[Begin]

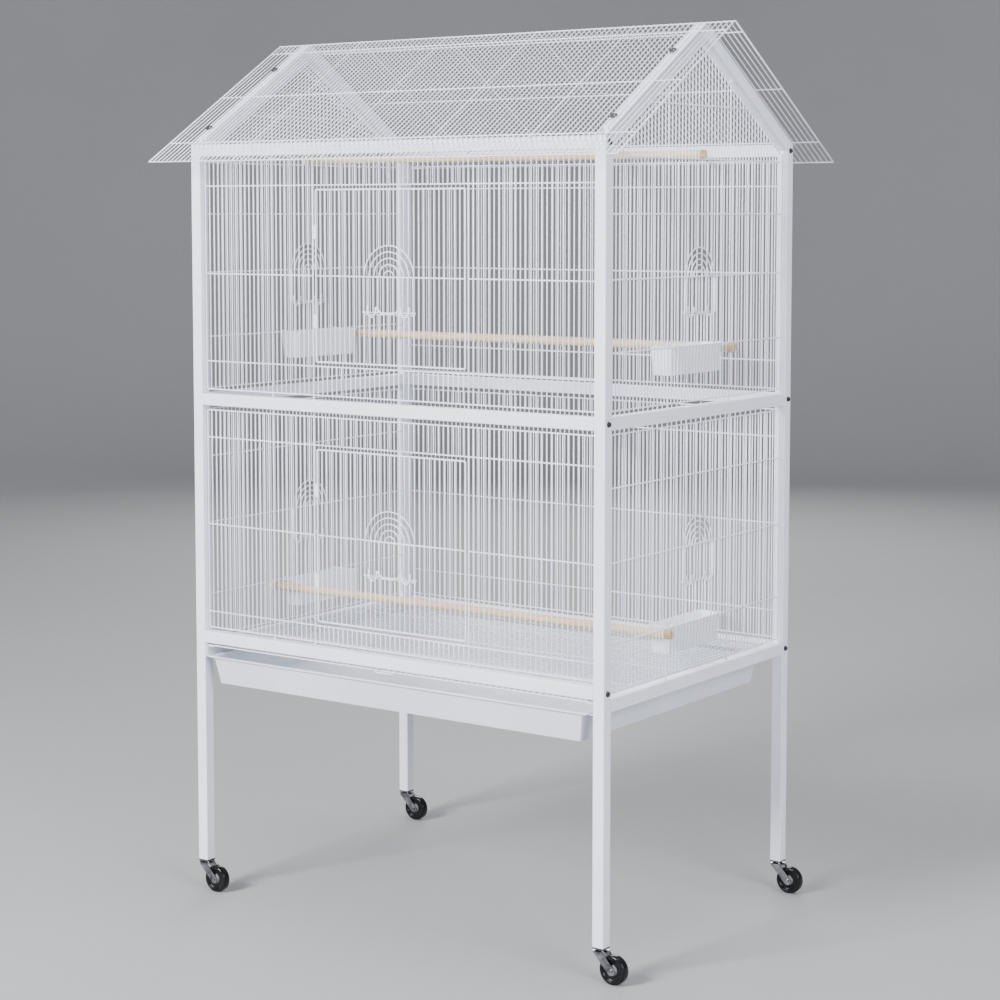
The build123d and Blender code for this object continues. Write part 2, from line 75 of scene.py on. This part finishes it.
# heights of the front's wires: bottom, under, at the middle of and over the door, top
TIERS = {
    "lower": dict(bottom=506.0, sill=536.0, middle=701.0, head=864.0, top=915.0),
    "upper": dict(bottom=954.0, sill=1006.0, middle=1168.0, head=1329.0, top=1375.0),
}
# and of the sides' wires: bottom, behind the feeder, the gate's top, over the fan, top
SIDE_LEVELS = {
    "lower": (485.0, 565.0, 701.0, 826.0, 915.0),
    "upper": (954.0, 1050.0, 1170.0, 1278.0, 1373.0, 1465.0),
}


def spaced(first, last, spaces):
    """Evenly spaced places, both ends included."""
    step = (last - first) / spaces
    return [first + step * i for i in range(spaces + 1)]


# ---- materials -----------------------------------------------------------
def link(mat, a, b):
    mat.node_tree.links.new(a, b)


def node(mat, kind, **values):
    n = mat.node_tree.nodes.new(kind)
    for key, value in values.items():
        if key in n.inputs:
            n.inputs[key].default_value = value
        else:
            setattr(n, key, value)
    return n


def coordinates(mat, scale=(1, 1, 1)):
    coords = node(mat, "ShaderNodeTexCoord")
    mapping = node(mat, "ShaderNodeMapping")
    mapping.inputs["Scale"].default_value = scale
    link(mat, coords.outputs["Object"], mapping.inputs["Vector"])
    return mapping.outputs["Vector"]


def ramp(mat, source, stops):
    r = node(mat, "ShaderNodeValToRGB")
    while len(r.color_ramp.elements) < len(stops):
        r.color_ramp.elements.new(0.5)
    for element, (position, colour) in zip(r.color_ramp.elements, stops):
        element.position = position
        element.color = (*colour, 1)
    link(mat, source, r.inputs["Fac"])
    return r.outputs["Color"]


def noise(mat, vector, scale, detail=4.0, rough=0.55):
    n = node(mat, "ShaderNodeTexNoise", Scale=scale, Detail=detail, Roughness=rough)
    link(mat, vector, n.inputs["Vector"])
    return n.outputs["Fac"]


def material(name, stops, scale, roughness, bump=0.0, bump_scale=900.0, **sockets):
    """A principled surface whose colour, roughness and bump all come from noise."""
    mat = bpy.data.materials.new(name)
    mat.use_nodes = True
    surface = mat.node_tree.nodes["Principled BSDF"]
    vector = coordinates(mat)
    link(mat, ramp(mat, noise(mat, vector, scale), stops), surface.inputs["Base Color"])
    low, high = roughness
    level = ramp(mat, noise(mat, vector, scale * 3.1), two((low,) * 3, (high,) * 3))
    link(mat, level, surface.inputs["Roughness"])
    if bump:
        b = node(mat, "ShaderNodeBump", Strength=bump, Distance=0.0002)
        link(mat, noise(mat, vector, bump_scale, 3.0), b.inputs["Height"])
        link(mat, b.outputs["Normal"], surface.inputs["Normal"])
    for key, value in sockets.items():
        surface.inputs[key.replace("_", " ")].default_value = value
    return mat


def two(a, b):
    """The stops of a soft mix of two values."""
    return [(0.3, a), (0.7, b)]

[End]

(GIVEN TASK):
Word for word, restate all of the data shown above.

(RESULT FOR THIS TASK):
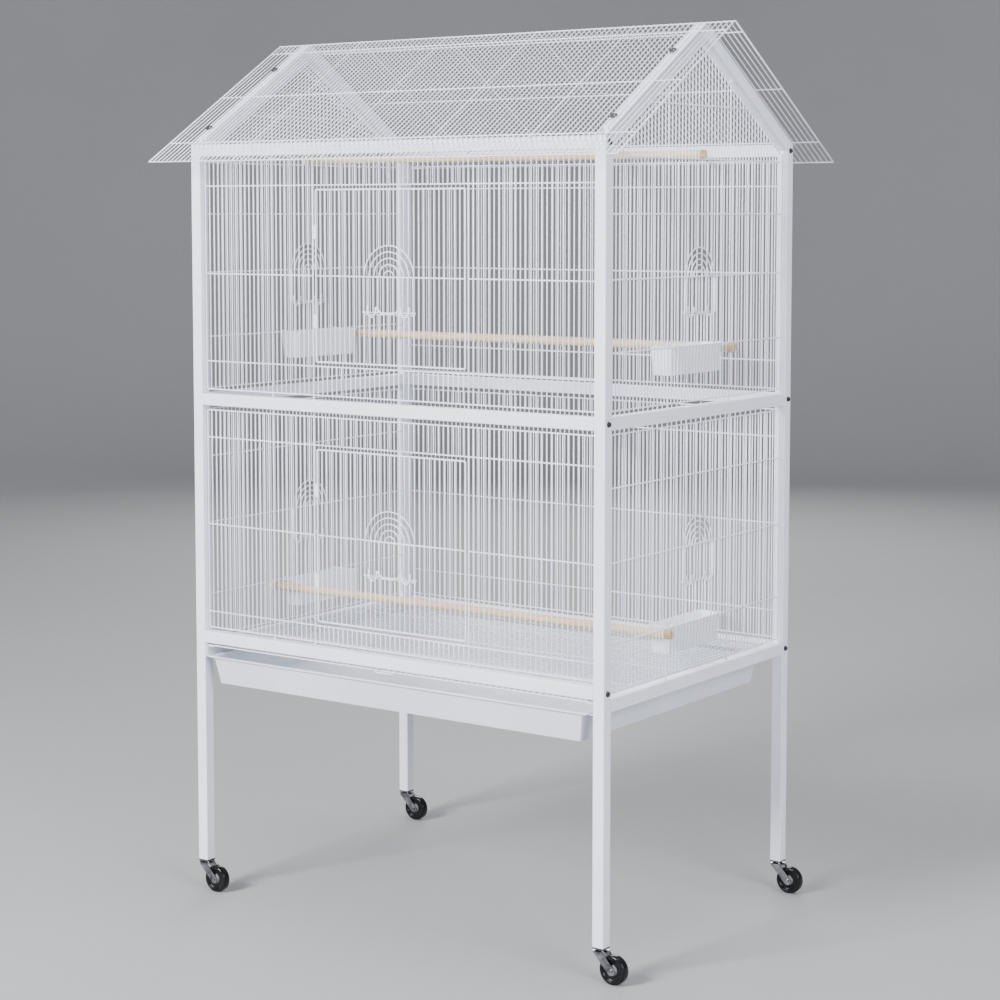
The build123d and Blender code for this object continues. Write part 2, from line 75 of scene.py on. This part finishes it.
# heights of the front's wires: bottom, under, at the middle of and over the door, top
TIERS = {
    "lower": dict(bottom=506.0, sill=536.0, middle=701.0, head=864.0, top=915.0),
    "upper": dict(bottom=954.0, sill=1006.0, middle=1168.0, head=1329.0, top=1375.0),
}
# and of the sides' wires: bottom, behind the feeder, the gate's top, over the fan, top
SIDE_LEVELS = {
    "lower": (485.0, 565.0, 701.0, 826.0, 915.0),
    "upper": (954.0, 1050.0, 1170.0, 1278.0, 1373.0, 1465.0),
}


def spaced(first, last, spaces):
    """Evenly spaced places, both ends included."""
    step = (last - first) / spaces
    return [first + step * i for i in range(spaces + 1)]


# ---- materials -----------------------------------------------------------
def link(mat, a, b):
    mat.node_tree.links.new(a, b)


def node(mat, kind, **values):
    n = mat.node_tree.nodes.new(kind)
    for key, value in values.items():
        if key in n.inputs:
            n.inputs[key].default_value = value
        else:
            setattr(n, key, value)
    return n


def coordinates(mat, scale=(1, 1, 1)):
    coords = node(mat, "ShaderNodeTexCoord")
    mapping = node(mat, "ShaderNodeMapping")
    mapping.inputs["Scale"].default_value = scale
    link(mat, coords.outputs["Object"], mapping.inputs["Vector"])
    return mapping.outputs["Vector"]


def ramp(mat, source, stops):
    r = node(mat, "ShaderNodeValToRGB")
    while len(r.color_ramp.elements) < len(stops):
        r.color_ramp.elements.new(0.5)
    for element, (position, colour) in zip(r.color_ramp.elements, stops):
        element.position = position
        element.color = (*colour, 1)
    link(mat, source, r.inputs["Fac"])
    return r.outputs["Color"]


def noise(mat, vector, scale, detail=4.0, rough=0.55):
    n = node(mat, "ShaderNodeTexNoise", Scale=scale, Detail=detail, Roughness=rough)
    link(mat, vector, n.inputs["Vector"])
    return n.outputs["Fac"]


def material(name, stops, scale, roughness, bump=0.0, bump_scale=900.0, **sockets):
    """A principled surface whose colour, roughness and bump all come from noise."""
    mat = bpy.data.materials.new(name)
    mat.use_nodes = True
    surface = mat.node_tree.nodes["Principled BSDF"]
    vector = coordinates(mat)
    link(mat, ramp(mat, noise(mat, vector, scale), stops), surface.inputs["Base Color"])
    low, high = roughness
    level = ramp(mat, noise(mat, vector, scale * 3.1), two((low,) * 3, (high,) * 3))
    link(mat, level, surface.inputs["Roughness"])
    if bump:
        b = node(mat, "ShaderNodeBump", Strength=bump, Distance=0.0002)
        link(mat, noise(mat, vector, bump_scale, 3.0), b.inputs["Height"])
        link(mat, b.outputs["Normal"], surface.inputs["Normal"])
    for key, value in sockets.items():
        surface.inputs[key.replace("_", " ")].default_value = value
    return mat


def two(a, b):
    """The stops of a soft mix of two values."""
    return [(0.3, a), (0.7, b)]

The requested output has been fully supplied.